- **Description of the task**: Repeat the listing below word for word, stopping after the line that contains "finish_with(cad_parts[node_name], material)".

- **Data lines**:
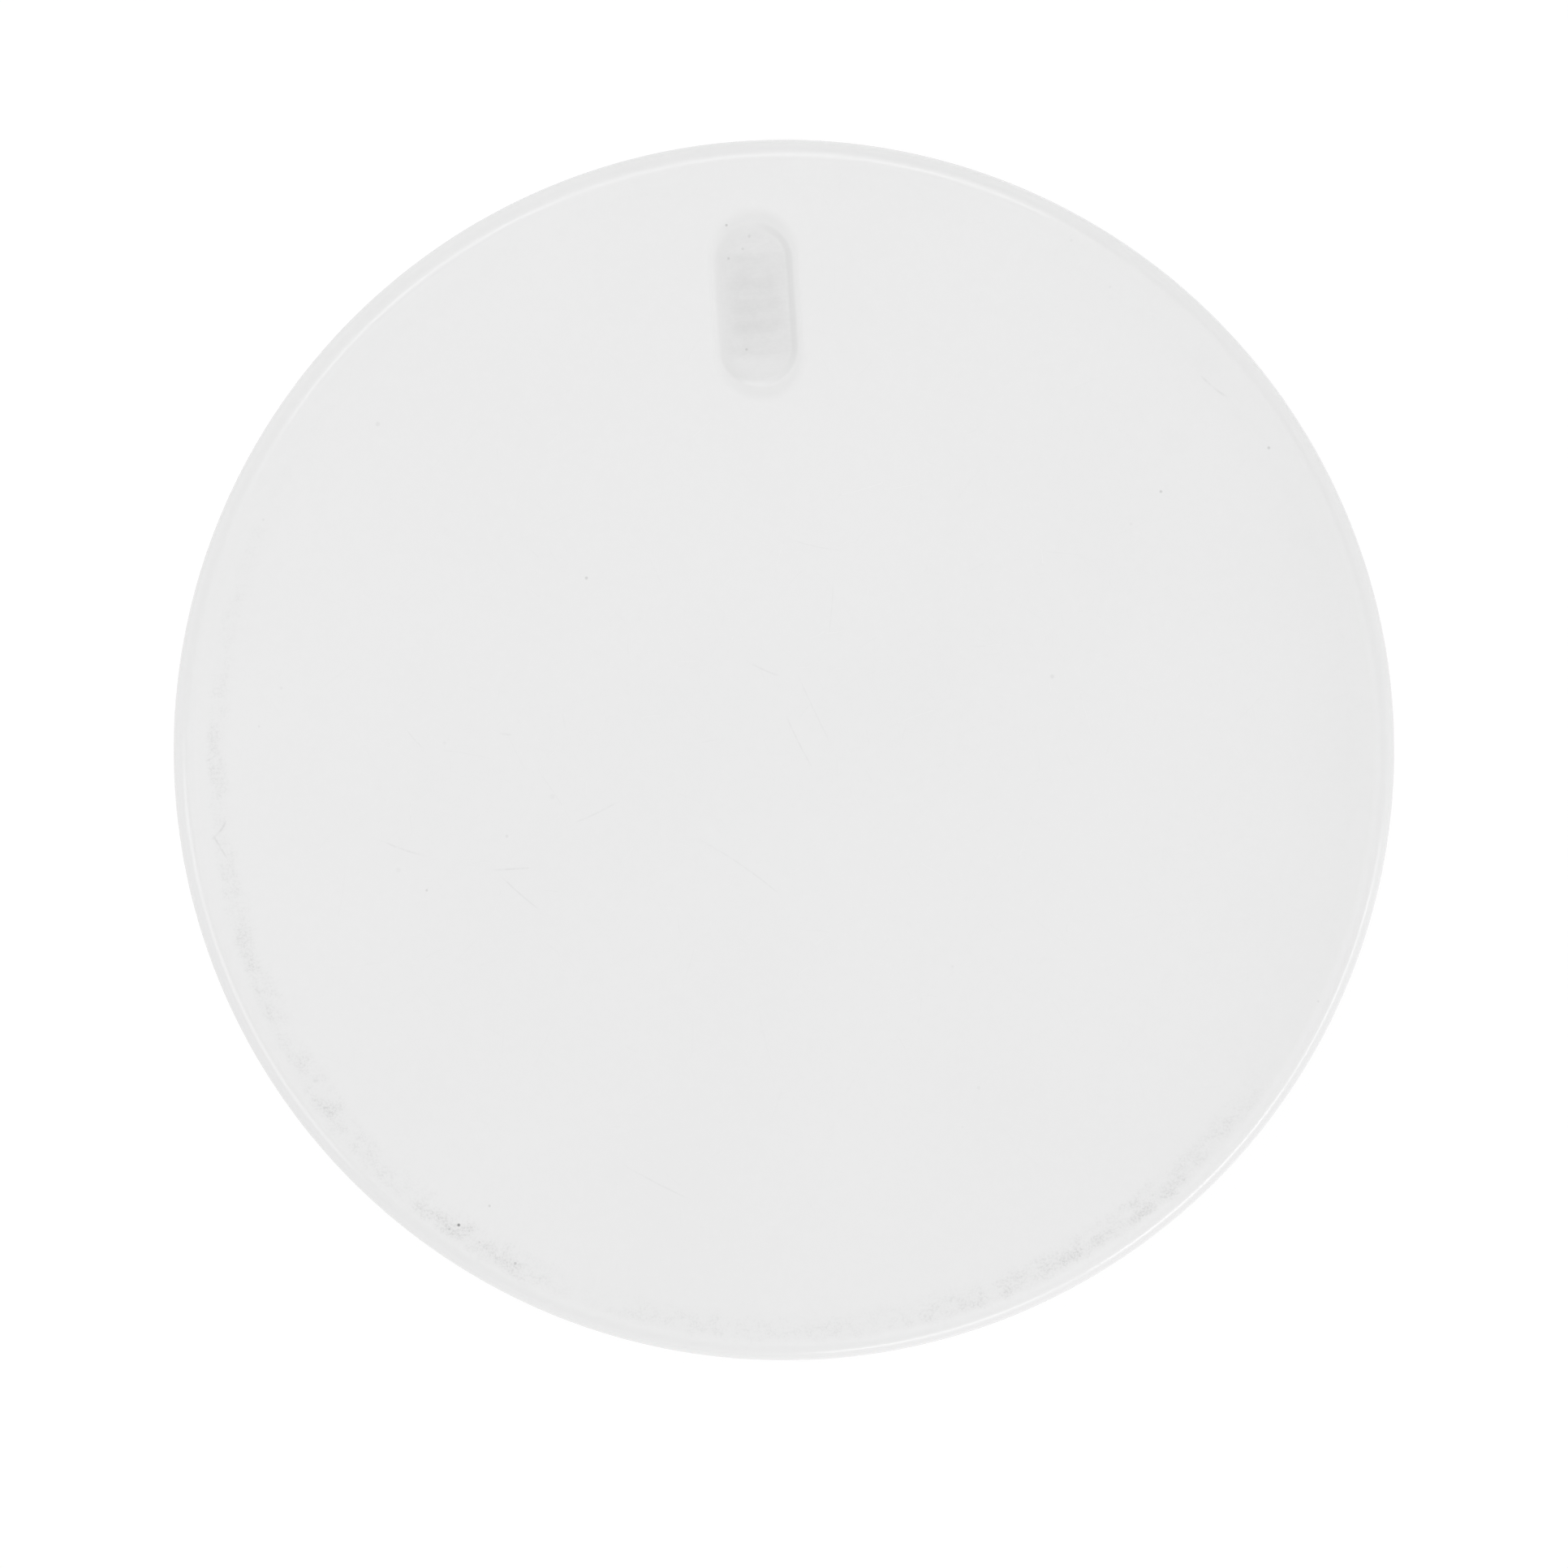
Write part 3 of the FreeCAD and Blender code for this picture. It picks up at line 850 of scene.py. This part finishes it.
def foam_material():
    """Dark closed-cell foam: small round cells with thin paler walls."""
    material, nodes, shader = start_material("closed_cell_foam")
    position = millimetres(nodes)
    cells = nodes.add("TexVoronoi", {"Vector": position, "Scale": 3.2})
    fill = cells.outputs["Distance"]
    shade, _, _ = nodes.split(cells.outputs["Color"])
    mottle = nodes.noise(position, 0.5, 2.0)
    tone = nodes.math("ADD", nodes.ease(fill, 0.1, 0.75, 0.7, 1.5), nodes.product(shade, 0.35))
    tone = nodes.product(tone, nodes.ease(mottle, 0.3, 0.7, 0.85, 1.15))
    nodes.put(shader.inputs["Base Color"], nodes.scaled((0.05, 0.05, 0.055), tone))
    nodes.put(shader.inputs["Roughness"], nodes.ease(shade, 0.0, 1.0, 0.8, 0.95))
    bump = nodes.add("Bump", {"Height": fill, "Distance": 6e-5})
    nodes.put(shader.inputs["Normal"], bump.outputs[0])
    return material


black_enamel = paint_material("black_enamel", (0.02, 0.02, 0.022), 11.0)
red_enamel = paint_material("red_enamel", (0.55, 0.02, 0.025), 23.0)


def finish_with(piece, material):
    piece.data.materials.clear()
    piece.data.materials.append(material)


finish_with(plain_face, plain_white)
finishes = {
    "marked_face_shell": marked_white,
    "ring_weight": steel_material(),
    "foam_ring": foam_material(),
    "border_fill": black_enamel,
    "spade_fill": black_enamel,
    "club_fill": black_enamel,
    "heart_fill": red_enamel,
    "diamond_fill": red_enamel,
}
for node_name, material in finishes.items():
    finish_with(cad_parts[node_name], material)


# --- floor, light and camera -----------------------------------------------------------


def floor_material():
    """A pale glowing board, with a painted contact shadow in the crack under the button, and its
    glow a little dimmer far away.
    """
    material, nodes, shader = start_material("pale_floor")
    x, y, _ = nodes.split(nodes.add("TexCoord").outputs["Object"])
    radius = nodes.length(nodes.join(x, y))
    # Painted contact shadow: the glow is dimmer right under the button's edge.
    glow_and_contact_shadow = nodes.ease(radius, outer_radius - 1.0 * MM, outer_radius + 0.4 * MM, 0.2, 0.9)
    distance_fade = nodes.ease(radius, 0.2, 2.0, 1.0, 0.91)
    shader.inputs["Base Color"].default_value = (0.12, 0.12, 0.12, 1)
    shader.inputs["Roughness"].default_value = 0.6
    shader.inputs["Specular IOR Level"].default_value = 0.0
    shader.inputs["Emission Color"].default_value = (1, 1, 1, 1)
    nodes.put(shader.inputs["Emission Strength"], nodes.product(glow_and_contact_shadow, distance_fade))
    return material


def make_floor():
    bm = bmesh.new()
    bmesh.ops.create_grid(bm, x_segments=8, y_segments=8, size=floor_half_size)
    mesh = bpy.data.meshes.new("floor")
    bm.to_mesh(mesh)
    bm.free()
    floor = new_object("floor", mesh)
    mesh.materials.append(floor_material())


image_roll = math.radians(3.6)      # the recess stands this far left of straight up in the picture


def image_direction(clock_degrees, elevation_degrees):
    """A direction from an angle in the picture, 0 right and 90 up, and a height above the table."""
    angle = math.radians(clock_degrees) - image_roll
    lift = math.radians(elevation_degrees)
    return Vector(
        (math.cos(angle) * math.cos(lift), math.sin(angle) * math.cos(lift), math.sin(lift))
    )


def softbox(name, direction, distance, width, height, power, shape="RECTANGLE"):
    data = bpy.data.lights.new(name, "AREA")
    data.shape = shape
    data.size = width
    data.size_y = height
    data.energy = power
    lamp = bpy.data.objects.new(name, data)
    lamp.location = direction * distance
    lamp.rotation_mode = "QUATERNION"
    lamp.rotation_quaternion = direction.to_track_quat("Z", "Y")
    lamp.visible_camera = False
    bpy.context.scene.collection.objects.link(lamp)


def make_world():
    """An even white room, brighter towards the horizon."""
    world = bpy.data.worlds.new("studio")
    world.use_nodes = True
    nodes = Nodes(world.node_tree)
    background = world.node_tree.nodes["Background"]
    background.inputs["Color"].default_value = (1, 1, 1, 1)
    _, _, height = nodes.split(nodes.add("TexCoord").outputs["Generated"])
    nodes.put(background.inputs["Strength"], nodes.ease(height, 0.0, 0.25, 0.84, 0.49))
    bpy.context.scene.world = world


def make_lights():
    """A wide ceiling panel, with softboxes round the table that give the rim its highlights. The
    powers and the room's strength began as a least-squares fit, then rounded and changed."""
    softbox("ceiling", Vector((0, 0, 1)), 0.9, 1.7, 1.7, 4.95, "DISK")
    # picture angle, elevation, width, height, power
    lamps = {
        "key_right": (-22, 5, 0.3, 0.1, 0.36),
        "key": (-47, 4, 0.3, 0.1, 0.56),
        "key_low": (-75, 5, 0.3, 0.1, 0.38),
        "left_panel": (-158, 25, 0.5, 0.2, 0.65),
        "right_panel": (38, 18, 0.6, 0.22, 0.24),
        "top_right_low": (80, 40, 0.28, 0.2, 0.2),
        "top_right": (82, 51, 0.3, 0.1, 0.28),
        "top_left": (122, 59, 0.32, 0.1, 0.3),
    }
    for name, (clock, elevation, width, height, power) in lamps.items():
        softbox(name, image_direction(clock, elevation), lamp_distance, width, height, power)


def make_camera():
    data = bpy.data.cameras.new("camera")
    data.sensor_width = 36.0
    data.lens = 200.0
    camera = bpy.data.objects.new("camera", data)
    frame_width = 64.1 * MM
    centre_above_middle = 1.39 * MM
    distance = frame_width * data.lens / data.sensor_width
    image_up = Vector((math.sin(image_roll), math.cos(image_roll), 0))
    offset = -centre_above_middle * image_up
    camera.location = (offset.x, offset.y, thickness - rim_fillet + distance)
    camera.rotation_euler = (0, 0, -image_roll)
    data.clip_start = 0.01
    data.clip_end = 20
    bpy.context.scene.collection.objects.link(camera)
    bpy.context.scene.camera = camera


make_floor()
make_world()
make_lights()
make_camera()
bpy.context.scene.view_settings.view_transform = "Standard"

- **Result for this task**:
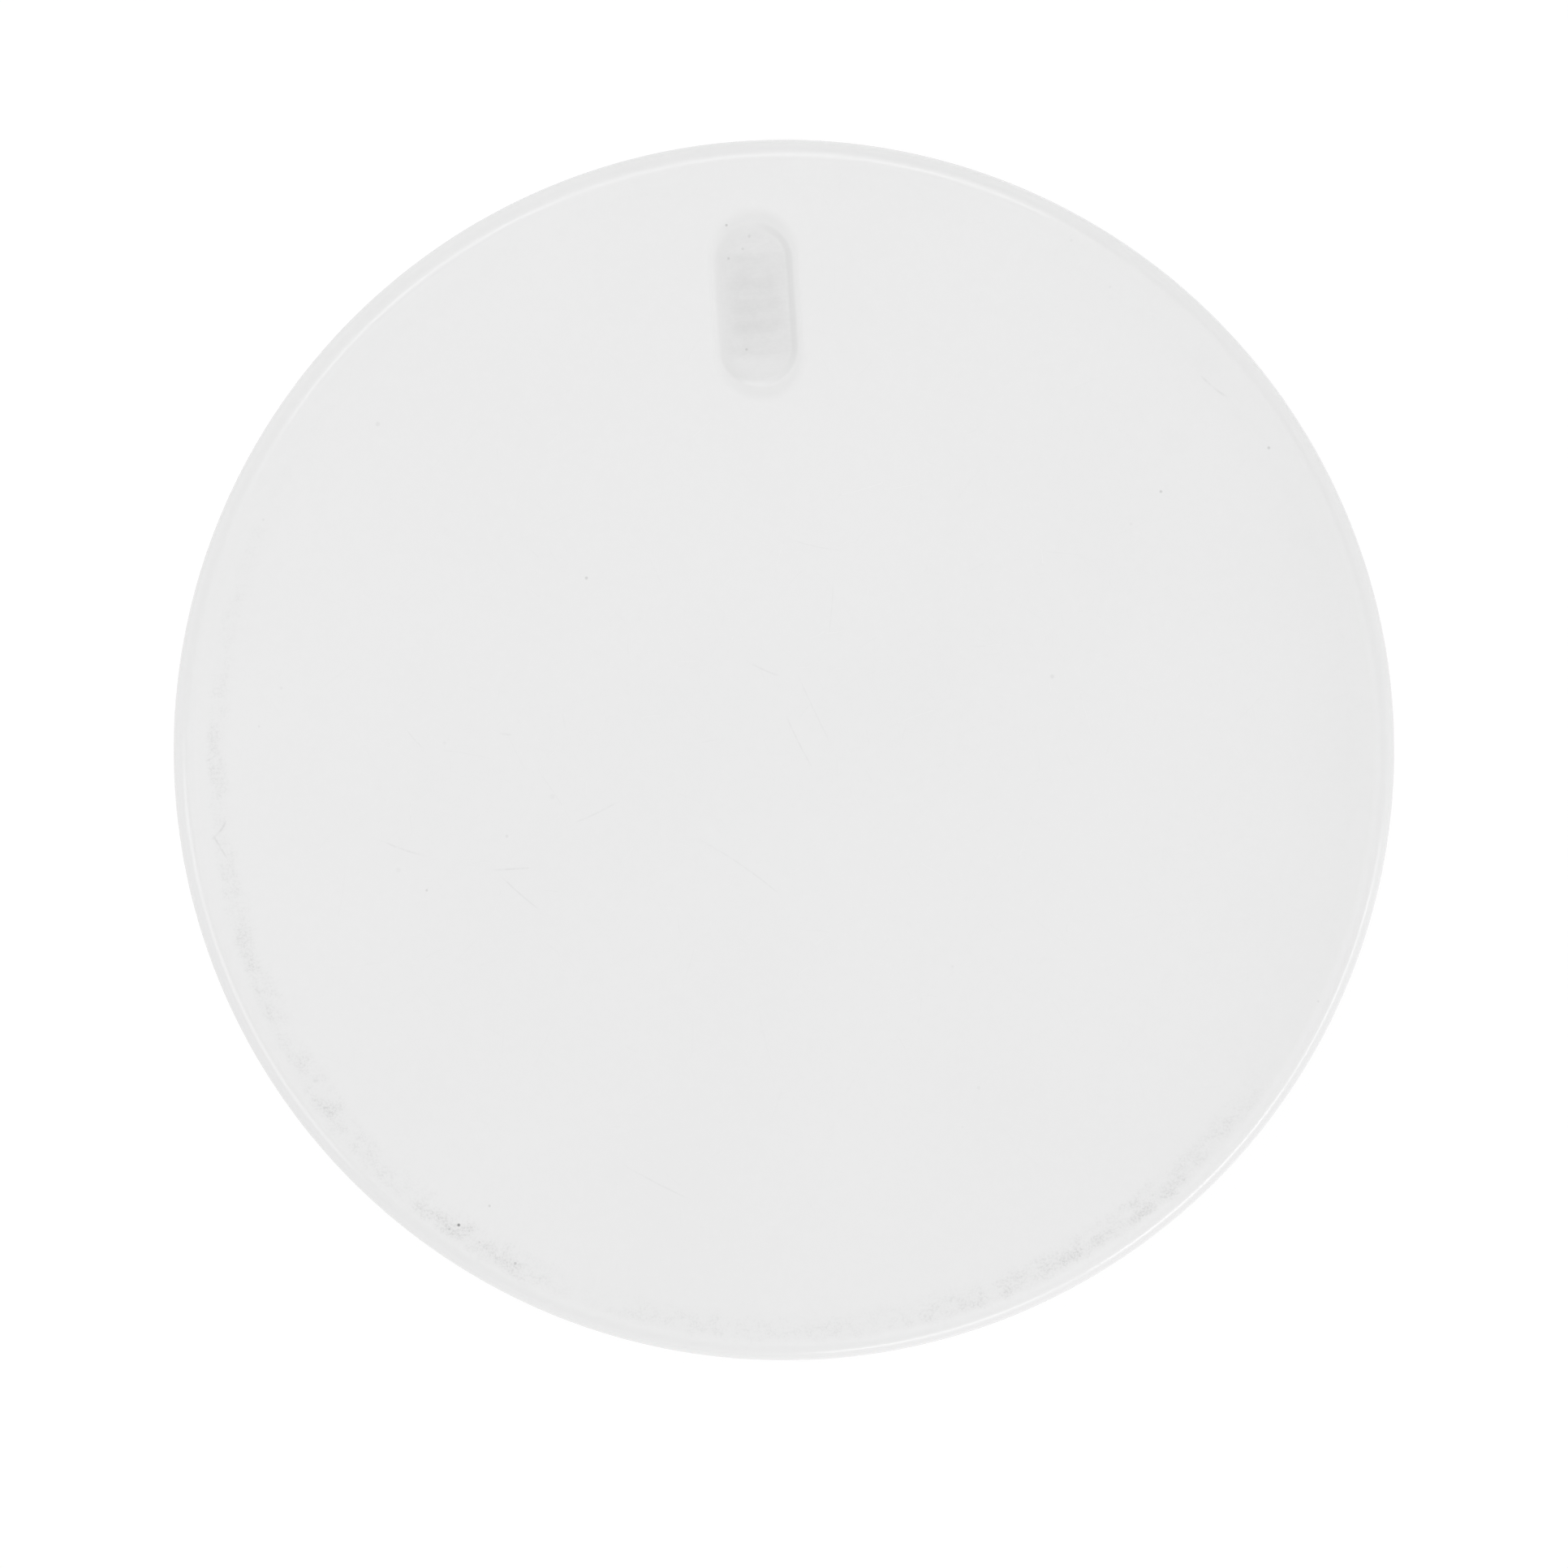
Write part 3 of the FreeCAD and Blender code for this picture. It picks up at line 850 of scene.py. This part finishes it.
def foam_material():
    """Dark closed-cell foam: small round cells with thin paler walls."""
    material, nodes, shader = start_material("closed_cell_foam")
    position = millimetres(nodes)
    cells = nodes.add("TexVoronoi", {"Vector": position, "Scale": 3.2})
    fill = cells.outputs["Distance"]
    shade, _, _ = nodes.split(cells.outputs["Color"])
    mottle = nodes.noise(position, 0.5, 2.0)
    tone = nodes.math("ADD", nodes.ease(fill, 0.1, 0.75, 0.7, 1.5), nodes.product(shade, 0.35))
    tone = nodes.product(tone, nodes.ease(mottle, 0.3, 0.7, 0.85, 1.15))
    nodes.put(shader.inputs["Base Color"], nodes.scaled((0.05, 0.05, 0.055), tone))
    nodes.put(shader.inputs["Roughness"], nodes.ease(shade, 0.0, 1.0, 0.8, 0.95))
    bump = nodes.add("Bump", {"Height": fill, "Distance": 6e-5})
    nodes.put(shader.inputs["Normal"], bump.outputs[0])
    return material


black_enamel = paint_material("black_enamel", (0.02, 0.02, 0.022), 11.0)
red_enamel = paint_material("red_enamel", (0.55, 0.02, 0.025), 23.0)


def finish_with(piece, material):
    piece.data.materials.clear()
    piece.data.materials.append(material)


finish_with(plain_face, plain_white)
finishes = {
    "marked_face_shell": marked_white,
    "ring_weight": steel_material(),
    "foam_ring": foam_material(),
    "border_fill": black_enamel,
    "spade_fill": black_enamel,
    "club_fill": black_enamel,
    "heart_fill": red_enamel,
    "diamond_fill": red_enamel,
}
for node_name, material in finishes.items():
    finish_with(cad_parts[node_name], material)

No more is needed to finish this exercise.